Some of the country's biggest retail assets are also in the mix, such as the Pacific Centre, a downtown retailer with 1.6 million square feet for which Cadillac Fairview submitted a proposal this year to expand. It's the third-most profitable shopping mall in Canada, according to brokerage Avison Young, with $1,599 in sales per square foot. The centre also contains eight office towers of two million square feet, including 701 West Georgia and the HSBC building.

Asset Gains

The net asset value of Cadillac Fairview's real estate holdings increased 13 per cent to $24.9-billion in 2015 over the prior year amid high demand for assets in North America, according to the latest financial report from the Toronto-based pension fund. It also lists six of the Vancouver properties as worth at least $150-million.

Demand for Vancouver offices has sent prices of properties to record highs in recent transactions, including Anbang Insurance Group Co.'s purchase of the Bentall Centre. The vacancy rate in the city rose to a 12-year high of 10.4 per cent as of June 30 as tenants absorbed 1 million square feet of new space since the same time last year, according to Avison Young. Buildings downtown, where most of Cadillac Fairview's properties are located, are faring better, with vacancy tightening to 7.8 per cent from 9.8 per cent at the end of 2015.

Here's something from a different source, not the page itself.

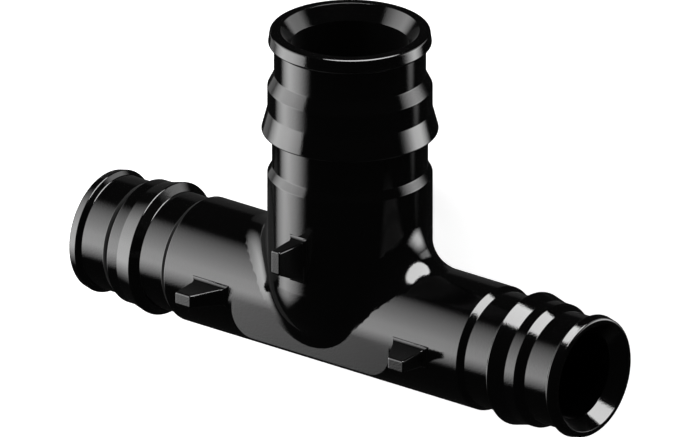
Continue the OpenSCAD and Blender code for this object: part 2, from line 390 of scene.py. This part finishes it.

Additional space is set to flood the market, with six office towers under construction for delivery as soon as this year totaling about 802,700 square feet, and 10 buildings proposed for the city, including Cadillac Fairview's Waterfront Tower, according to Avison Young's mid-year 2016 report. Despite the vacancy, rental rates for the best quality assets in Vancouver are the highest in Canada and some U.S. cities such as Chicago and L.A. at about $30 a square foot, Avison Young said.